Interestingly, \(x_\text {LP}\) also performs better as \(\sigma \) increases. An explanation is that our error bound for the generalized \(\alpha \)-approximation implies that the MIR function Q becomes closer to a convex function as \(\sigma \) increases. Thus, since the LP-relaxation of Q is a convex lower bound of Q, its approximation error is expected to become smaller as \(\sigma \) increases. Note however, that unlike the generalized \(\alpha \)-approximations, the approximation error of the LP-relaxation does not go to zero. Indeed, based on our results, LBDA(\(\alpha \)) is clearly preferred to \(x_\text {LP}\), since LBDA(\(\alpha \)) consistently outperforms \(x_\text {LP}\), at the expense of very little additional computation time.

Furthermore, the results in Tables 4 and 5 indicate that \(\alpha = T{\bar{x}}_S\) is a good choice for LBDA(\(\alpha \)). Indeed, if \(\alpha = T{\bar{x}}_S\), then LBDA(\(\alpha \)) and \(x^*_\alpha \) perform similar to \({\bar{x}}_S\).
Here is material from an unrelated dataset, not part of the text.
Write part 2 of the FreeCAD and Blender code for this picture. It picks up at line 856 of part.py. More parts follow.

For example, on the small instances, they achieve optimality gaps that are on average within 0.2% and 1.1% of \({\bar{x}}_S\), respectively. However, since \({\bar{x}}_S\) is difficult to compute in practice, the use of LBDA\((T{\bar{x}}_S)\) is limited, whereas LBDA\((\alpha ^+)\) and LBDA\((\alpha ^\#)\) can be applied directly. Similar as for the instances in Sects. 5.2.1 and 5.2.3, they achieve significantly better results than LBDA(0), at the expense of higher computation times. In particular, on the large instances, LBDA\((\alpha ^\#)\) performs 2 to 5 times as well as LBDA(0), and on the small instances, LBDA\((\alpha ^+)\) achieves optimality gaps that are within 0.6% of \({\bar{x}}_S\) for \(\sigma \ge 0.5\). While the computation times of LBDA(\(\alpha \)) increase for \(\alpha = \alpha ^+\) and \(\alpha = \alpha ^\#\) compared to \(\alpha = 0\), they remain manageable: even the large instances are solved within 26 minutes.
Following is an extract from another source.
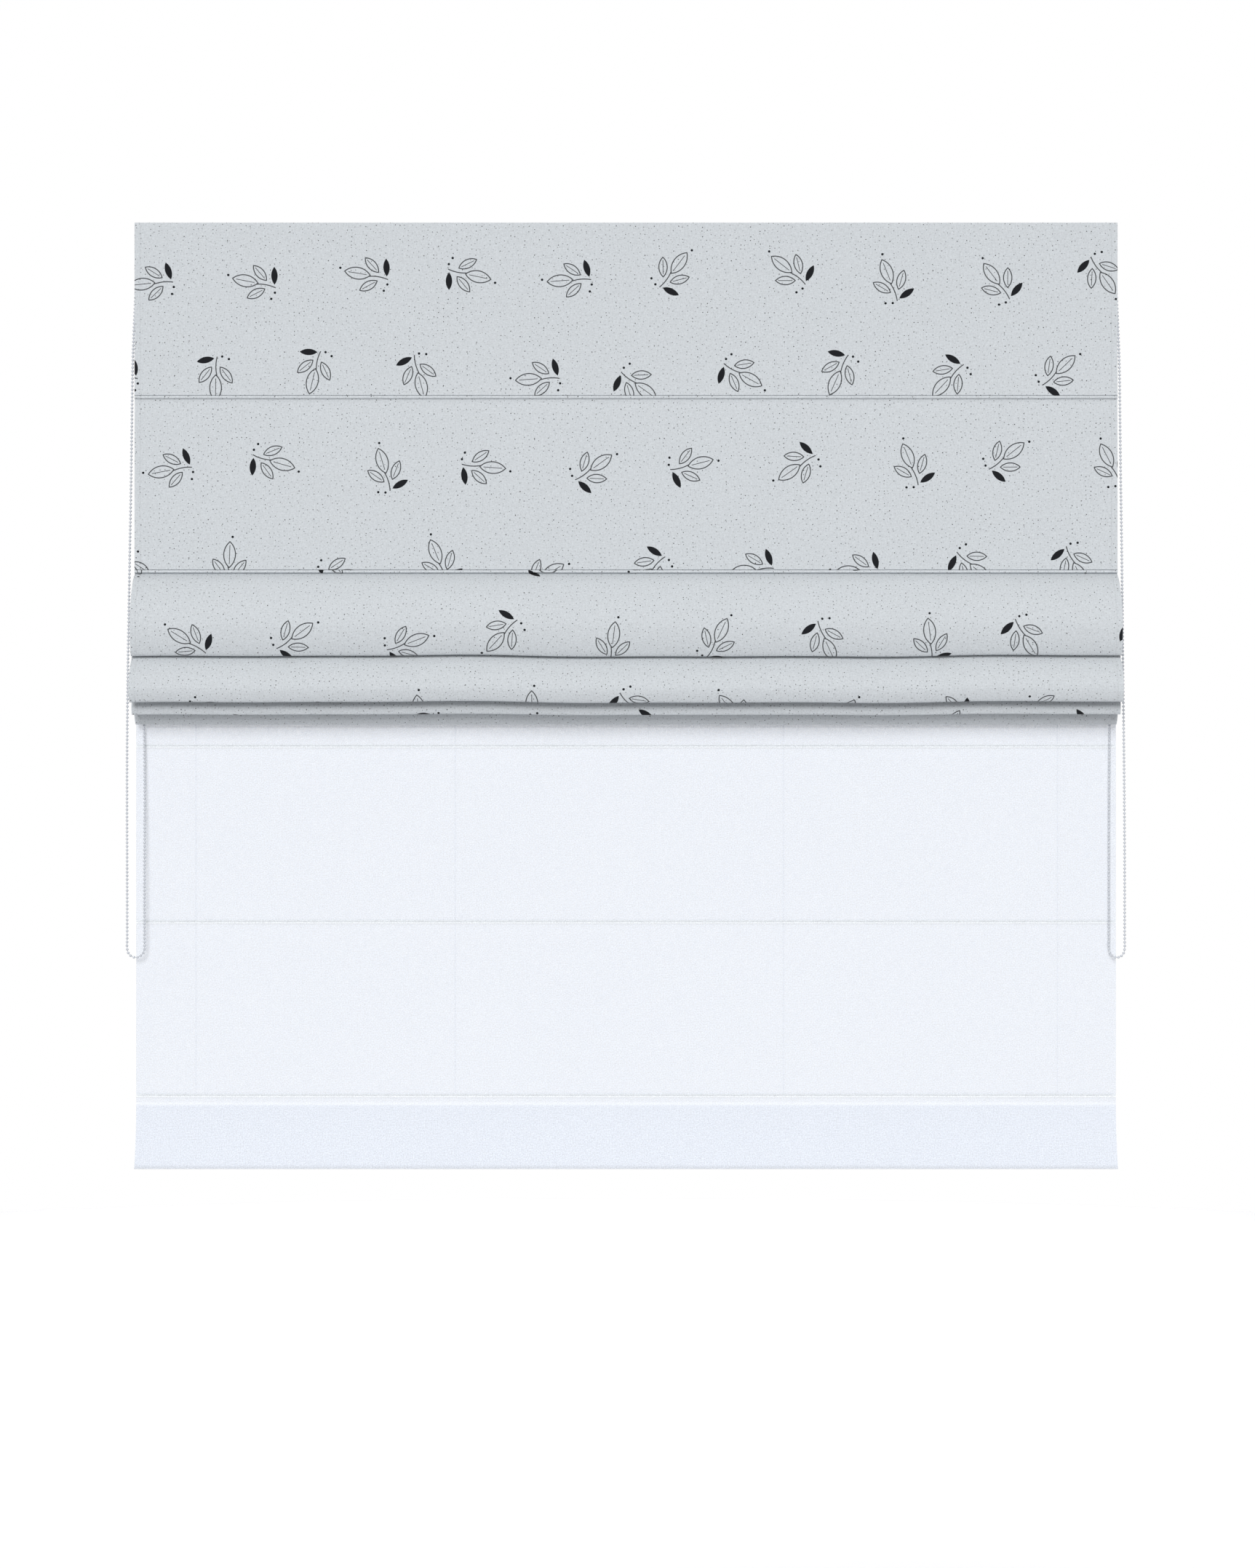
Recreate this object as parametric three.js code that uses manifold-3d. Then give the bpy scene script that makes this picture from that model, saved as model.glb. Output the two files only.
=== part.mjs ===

Finally, observe from Table 4 that LBDA(\(\alpha \)) generally achieves better or similar performance as \(x_\alpha ^*\). In other words, the fact that LBDA(\(\alpha \)) uses loose optimality cuts to solve the generalized \(\alpha \)-approximations has no negative effect on the solution quality.

6 Conclusion

We consider two-stage mixed-integer recourse models with random right-hand side. Due to non-convexity of the recourse function, such models are extremely difficult to solve. We develop a tractable approximating model by using convex approximations of the recourse function. In particular, we propose a new class of convex approximations, the so-called generalized \(\alpha \)-approximations, and we derive a corresponding error bound on the difference between these approximations and the true recourse function. In addition, we show that this error bound is small if the variability of the random parameters in the model is large. More precisely, the error bound for the generalized \(\alpha \)-approximations goes to zero as the total variations of the one-dimensional conditional probability density functions of the random right-hand side vector in the model go to zero.
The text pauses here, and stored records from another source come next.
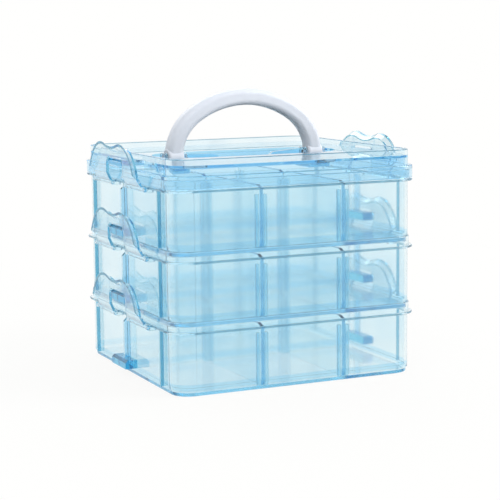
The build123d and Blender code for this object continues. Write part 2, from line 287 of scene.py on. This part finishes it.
# %% [markdown]
# ## Clear blue polystyrene
#
# The trays, the lid, the latches and the dividers are injection-moulded from clear polystyrene with a
# blue dye. Its index of refraction is about 1.59. Light goes through it in two ways:
#
# - Across a wall, only a millimetre or two, it picks up a pale tint. That tint sits on the surface
#   colour, so three or four walls in a row add up to the sky blue of the photograph.
# - Along a wall, a rib or a rim it is trapped and travels many centimetres, so edges look a strong blue.
#   Dye in the depth of the plastic gives that. Too much of it would turn the edges black.
#
# Moulded walls are never optically flat. A slow wave left by the flow of the melt bends what is seen
# through them, and a faint haze blurs what lies far behind. Handling adds hairline scuffs.

# %% Places and masks
MM_PER_METRE = 1000.0
MIX_FIRST, MIX_SECOND, MIX_RESULT = 6, 7, 2


def millimetres(tree):
    """The place on the piece in millimetres, whole and as X, Y and Z, riding along with the piece."""
    place = add_node(tree, "ShaderNodeTexCoord").outputs["Object"]
    scaled = add_node(
        tree, "ShaderNodeVectorMath", {"operation": "SCALE", "Scale": MM_PER_METRE}, {"Vector": place}
    )
    parts = add_node(tree, "ShaderNodeSeparateXYZ", {}, {"Vector": scaled.outputs[0]})
    return scaled.outputs[0], parts.outputs["X"], parts.outputs["Y"], parts.outputs["Z"]


def distance_from(tree, value, middle):
    """How far a number is from a middle, to either side."""
    offset = add_node(tree, "ShaderNodeMath", {"operation": "SUBTRACT", 1: middle}, {0: value})
    return add_node(tree, "ShaderNodeMath", {"operation": "ABSOLUTE"}, {0: offset.outputs[0]}).outputs[0]


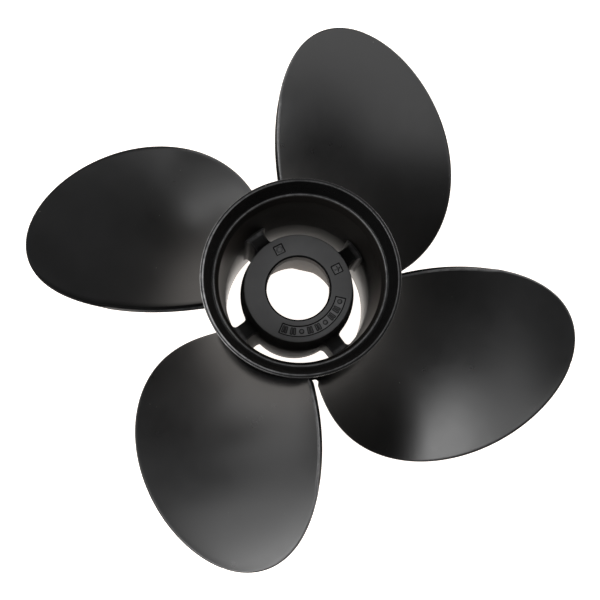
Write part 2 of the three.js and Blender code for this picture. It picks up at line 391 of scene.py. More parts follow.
lip_wear = np.concatenate([ring_wear(r, z) for r, z in ring_profile])
ring_soot = np.concatenate([bore_soot(r, z) for r, z in ring_profile])
diffuser = make_piece("diffuser_ring", "barrel_paint", points, faces,
                      wear=lip_wear, bare=ring_soot > 0, shade=ring_soot)
crisp(diffuser)


# ---- Inner hub and its end ring --------------------------------------------------------------

HUB_COLUMNS = 240
HUB_THIN_FROM_Z = 80                 # the outside's paint thins from here
HUB_THIN_FULL_Z = 20

flank = bowed((HUB_SHOULDER_RADIUS - 0.25, HUB_SHOULDER_Z + 5),
              (HUB_FACE_RADIUS, HUB_FACE_Z - 0.8), 0.15, 6)
hub_curve = (
    [(HUB_FRONT_RADIUS, HUB_FRONT_Z + 1)]
    + bowed((HUB_FRONT_RADIUS + 0.75, HUB_SHOULDER_Z - 6), flank[0], -0.2, 6)[:-1]
    + flank
)
hub_z = [z for _, z in hub_curve]
hub_r = [r for r, _ in hub_curve]


def hub_radius(z):
    return np.interp(z, hub_z, hub_r)


def socket_radius(z):
    return mix(SOCKET_MOUTH_RADIUS, SOCKET_FLOOR_RADIUS, z / (END_RING_Z + 2))


def with_flats(radius, angles):
    """Radius of the socket wall at each angle: a circle with four flats."""
    from_flat = turn_from(SOCKET_TURN, angles, math.pi / 2)
    return np.minimum(radius, radius * SOCKET_FLAT_RATIO / np.cos(from_flat))


mouth = rounded([
    (socket_radius(20), 20, 0), (SOCKET_MOUTH_RADIUS, HUB_FRONT_Z, 0.8),
    (HUB_FRONT_RADIUS, HUB_FRONT_Z, 0.8), (HUB_FRONT_RADIUS, 20, 0),
])[1:-1]
hub_profile = (
    mouth
    + between(hub_curve, HUB_FRONT_Z + 2, END_RING_Z)
    + [(hub_radius(END_RING_Z), END_RING_Z), (socket_radius(END_RING_Z), END_RING_Z)]
    + [(socket_radius(z), z) for z in (90, 70, 50, 30, 12)]
)
socket_rows = {i for i, (r, z) in enumerate(hub_profile) if r < SOCKET_MOUTH_RADIUS + 1.2}


def hub_row(row, radius, angles):
    return with_flats(radius, angles) if row in socket_rows else np.full(len(angles), radius)


points, faces = revolve(hub_profile, HUB_COLUMNS, hub_row)
hub_bare = np.repeat([
    1.0 if row in socket_rows else smoothstep(HUB_THIN_FROM_Z, HUB_THIN_FULL_Z, z)
    for row, (_, z) in enumerate(hub_profile)], HUB_COLUMNS)
inner_hub = make_piece("inner_hub", "hub_paint", points, faces, bare=hub_bare)
crisp(inner_hub, 25)


# The aft face of the end ring carries foundry marks: two square pads and one curved panel, each
# sunk into the face, with plain raised shapes standing in them.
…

The advantage of the generalized \(\alpha \)-approximations over existing convex approximations is that it can be solved efficiently. In fact, we describe a loose Benders decomposition algorithm, LBDA(\(\alpha \)), which efficiently solves the corresponding approximating model. The quality of the candidate solution \({{\hat{x}_\alpha }}\) generated by LBDA(\(\alpha \)) in the original model is guaranteed by Theorem 3, which states an upper bound on the optimality gap of \({{\hat{x}_\alpha }}\). This performance guarantee is similar to the error bound we prove for the generalized \(\alpha \)-approximations. Indeed, we show that the optimality gap of \({{\hat{x}_\alpha }}\) is small if the variability of the random parameters in the model is large.

In addition to this theoretical guarantee on the solution quality, we assess LBDA(\(\alpha \)) empirically on a range of test instances. In particular, we consider the SIZES and SSLP instances from SIPLIB, an investment planning problem by [29], and randomly generated instances. We find that LBDA(\(\alpha \)) performs well in terms of computation times, scalability to larger problem instances, and solution quality. In particular, LBDA(\(\alpha \)) is able to solve larger instances than traditional sampling techniques and its computation times scale more favourably in the input size of the instances. In terms of solution quality, LBDA(\(\alpha \)) solves the SIZES and SSLP instances to near optimality and generally performs very well on the investment planning instances. Moreover, on the randomly generated instances, LBDA(\(\alpha \)) performs similar to traditional sampling techniques and achieves small optimality gaps if the variability of the random parameters in the model is medium to large.

One avenue for future research is to derive sharper theoretical error bounds for the generalized \(\alpha \)-approximations. While Theorem 3 provides conditions under which our solution method performs well, the quantitative error bound cannot be computed, as it depends on an unknown and potentially large constant C. A sharp tractable error bound would be an improvement over our current results. Another avenue is the extension of our solution method to more general mixed-integer recourse models, for example by allowing for randomness in the second-stage cost coefficients q, technology matrix T, or recourse matrix W.